Mike suggests he believes that the United States is not the greatest country in the history of the world; I disagree, for manifold reasons I will detail if anyone cares. But I think he is right to argue that telling ourselves we are great, when we are demonstrably not, is no favor to the idea of American exceptionalism. I worry, like many people, that America is no longer a serious country; serious about its international responsibilities, serious about grappling with entitlements, serious about the need to invest in science and innovation and energy and, most symbolically, in space exploration.
Very close parsers may wonder whether Kinsley’s emphasis is on the present tense: Could he mean that we may once have been the greatest country ever, or may someday be it, just don’t happen to be today? Similarly, I wonder if Goldberg’s description – setting aside quibbles about any details – doesn’t imply its opposite: By the standards of greatness he seems to embrace, he seems to believe that U.S. superdupergreatness is in jeopardy, possibly a thing of the past. In other words, the two may differ about what constitutes “greatness,” or even whether greatness is so great, but both seem to believe that something’s “wrong.”

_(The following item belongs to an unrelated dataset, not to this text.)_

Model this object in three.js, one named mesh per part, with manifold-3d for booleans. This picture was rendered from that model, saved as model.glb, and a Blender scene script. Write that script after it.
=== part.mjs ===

But maybe it’s perfectly normal: By the standards of what I’ll call for the sake of a blog post the Age of Materialism, going back to around the 18th Century or so by my calculations, the U.S. probably counts as the greatest materialist country so far – the most materially productive, with the dominant materialist ideology, culture, and mode of production, and for the most part the greatest material capacity for destruction, too. By every absolute material standard, the U.S. probably is or has been the greatest country ever – not even close. If we start adjusting for relative wealth and power in historical context, then there are clearly some competitors. If we start adjusting for non-material or unquantifiable notions … then we are entering the realm of ideas and opinion – requiring us to step out of our own age (probably impossible).
So, as of now, by our own preferred standards, we’re tops in our field – so there! But if we start looking forward, we may wonder what “greatest ever” as of 2010 AD is worth. Maybe we are entering a new age – or a new phase of this one – and our “greatness” will inevitably become more a fact of past history, than of whatever ever-unfolding present. Under many scenarios, our decline may be more important than whatever our status in absolute terms, and certainly than our past status.
Maybe the future is the greatest country ever, and, like it or not, we’re just a part of it.